Task to carry out:
Write out the listing in full, matching it word for word.

start Source data

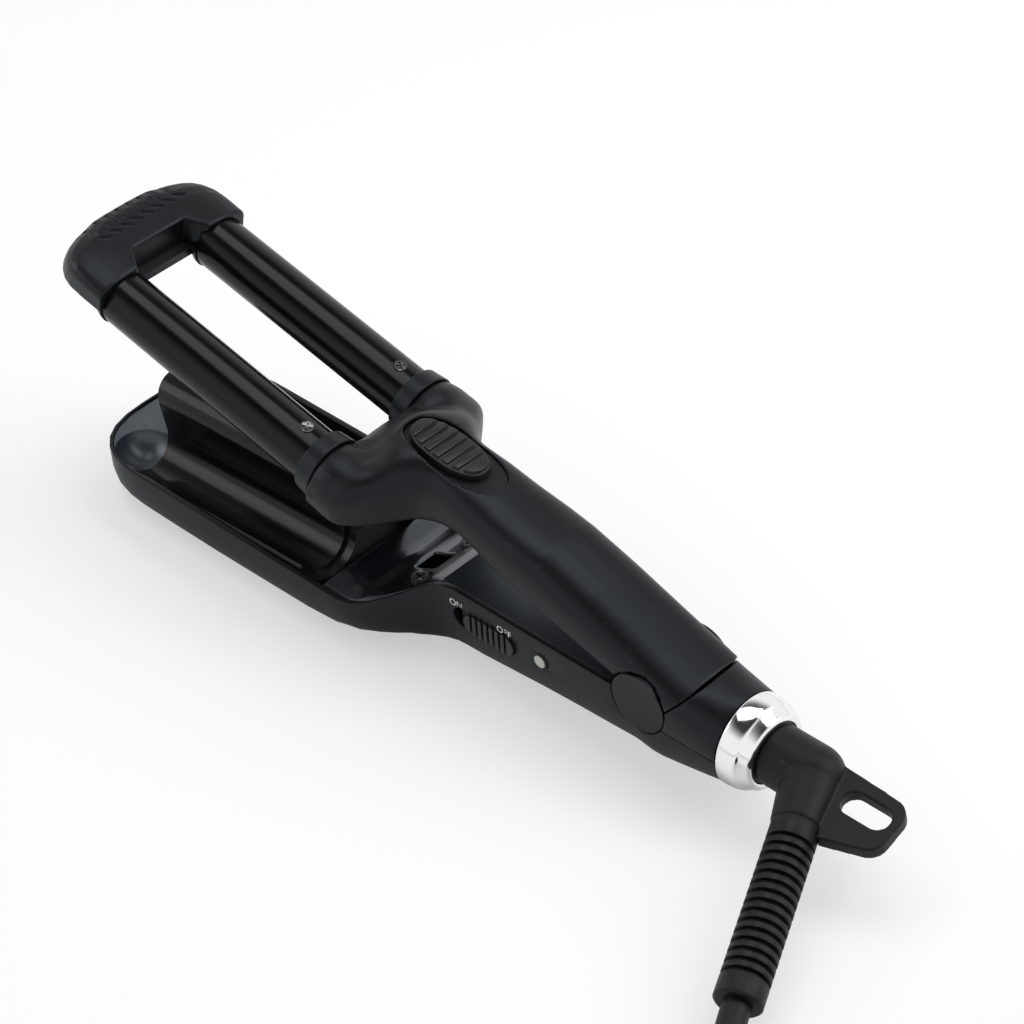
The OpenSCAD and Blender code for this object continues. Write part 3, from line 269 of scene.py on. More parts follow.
def turned(name, stations, sides=96):  # a ring drawn along x and scaled, station by station, in mm
    deselect()
    bpy.ops.mesh.primitive_circle_add(vertices=sides, radius=stations[0][1] / 1000,
                                      location=(stations[0][0] / 1000, 0, 0), rotation=(0, math.pi / 2, 0))
    piece = settled(bpy.context.object)
    piece.name = name
    bpy.ops.object.mode_set(mode="EDIT")
    bpy.ops.mesh.select_all(action="SELECT")
    for (x0, r0), (x1, r1) in zip(stations, stations[1:]):
        bpy.ops.mesh.extrude_edges_move(TRANSFORM_OT_translate={"value": ((x1 - x0) / 1000, 0, 0)})
        bpy.ops.transform.resize(value=(1, r1 / r0, r1 / r0), center_override=(x1 / 1000, 0, 0))
    bpy.ops.mesh.select_all(action="SELECT")
    bpy.ops.mesh.remove_doubles(threshold=0.000002)
    bpy.ops.mesh.fill_holes(sides=0)
    bpy.ops.mesh.select_all(action="SELECT")
    bpy.ops.mesh.normals_make_consistent(inside=False)
    bpy.ops.object.mode_set(mode="OBJECT")
    return piece


def cutBy(piece, cutter):  # boolean, and the cutter goes
    applied(piece, "BOOLEAN", operation="DIFFERENCE", solver="EXACT", object=cutter)
    bpy.data.objects.remove(cutter)
    return piece


def dressed(piece, node, finish):  # stands for the node, on the node's body, in this finish
    piece.data.materials.clear()
    piece.data.materials.append(finish)
    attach(piece, nodes[node]["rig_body"])
    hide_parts(node)
    return piece


# finishes
def nodeGroup(name, inputs, outputs):  # a group with named sockets, and its two end nodes
    group = bpy.data.node_groups.new(name, "ShaderNodeTree")
    for label, value in inputs:
        socket = group.interface.new_socket(name=label, in_out="INPUT", socket_type="NodeSocketFloat")
        socket.default_value = value
    for label in outputs:
        group.interface.new_socket(name=label, in_out="OUTPUT", socket_type="NodeSocketFloat")
    return group, group.nodes.new("NodeGroupInput"), group.nodes.new("NodeGroupOutput")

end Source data

Task result:
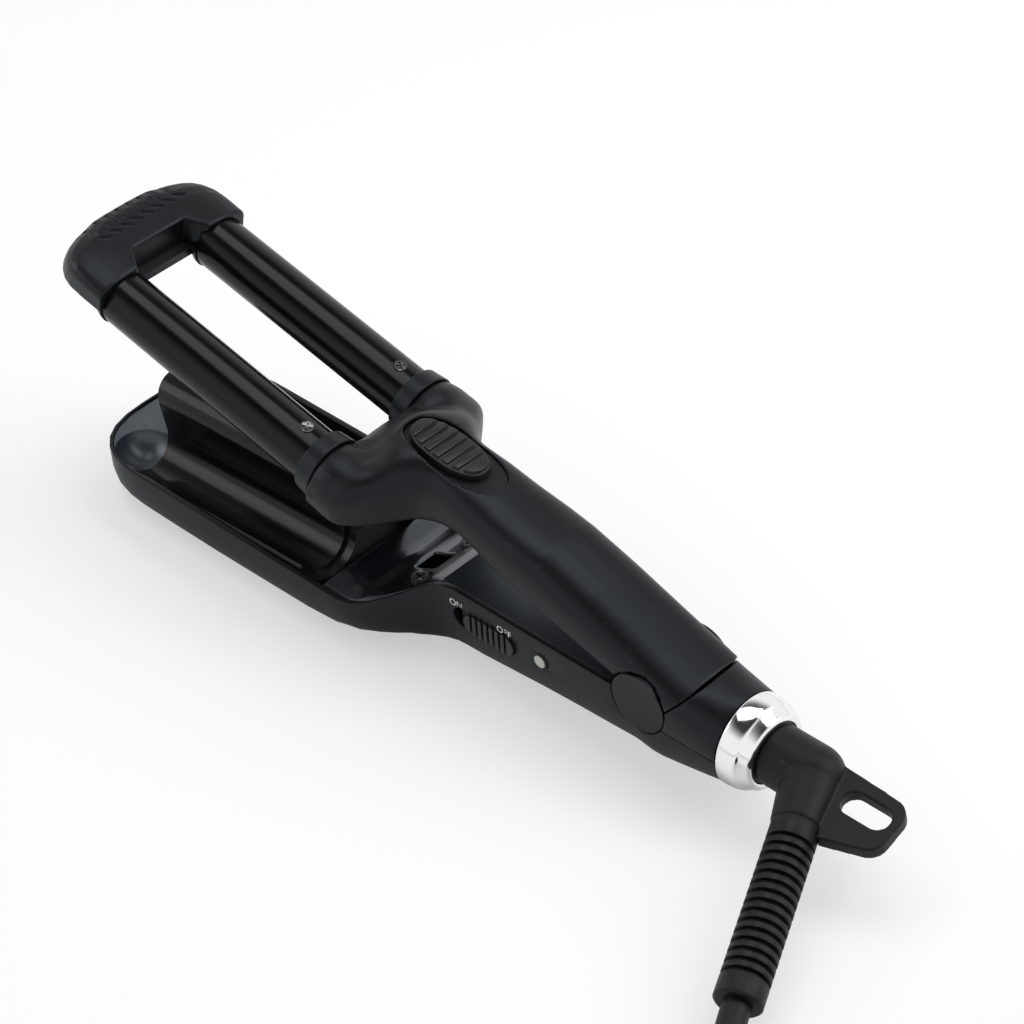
The OpenSCAD and Blender code for this object continues. Write part 3, from line 269 of scene.py on. More parts follow.
def turned(name, stations, sides=96):  # a ring drawn along x and scaled, station by station, in mm
    deselect()
    bpy.ops.mesh.primitive_circle_add(vertices=sides, radius=stations[0][1] / 1000,
                                      location=(stations[0][0] / 1000, 0, 0), rotation=(0, math.pi / 2, 0))
    piece = settled(bpy.context.object)
    piece.name = name
    bpy.ops.object.mode_set(mode="EDIT")
    bpy.ops.mesh.select_all(action="SELECT")
    for (x0, r0), (x1, r1) in zip(stations, stations[1:]):
        bpy.ops.mesh.extrude_edges_move(TRANSFORM_OT_translate={"value": ((x1 - x0) / 1000, 0, 0)})
        bpy.ops.transform.resize(value=(1, r1 / r0, r1 / r0), center_override=(x1 / 1000, 0, 0))
    bpy.ops.mesh.select_all(action="SELECT")
    bpy.ops.mesh.remove_doubles(threshold=0.000002)
    bpy.ops.mesh.fill_holes(sides=0)
    bpy.ops.mesh.select_all(action="SELECT")
    bpy.ops.mesh.normals_make_consistent(inside=False)
    bpy.ops.object.mode_set(mode="OBJECT")
    return piece


def cutBy(piece, cutter):  # boolean, and the cutter goes
    applied(piece, "BOOLEAN", operation="DIFFERENCE", solver="EXACT", object=cutter)
    bpy.data.objects.remove(cutter)
    return piece


def dressed(piece, node, finish):  # stands for the node, on the node's body, in this finish
    piece.data.materials.clear()
    piece.data.materials.append(finish)
    attach(piece, nodes[node]["rig_body"])
    hide_parts(node)
    return piece


# finishes
def nodeGroup(name, inputs, outputs):  # a group with named sockets, and its two end nodes
    group = bpy.data.node_groups.new(name, "ShaderNodeTree")
    for label, value in inputs:
        socket = group.interface.new_socket(name=label, in_out="INPUT", socket_type="NodeSocketFloat")
        socket.default_value = value
    for label in outputs:
        group.interface.new_socket(name=label, in_out="OUTPUT", socket_type="NodeSocketFloat")
    return group, group.nodes.new("NodeGroupInput"), group.nodes.new("NodeGroupOutput")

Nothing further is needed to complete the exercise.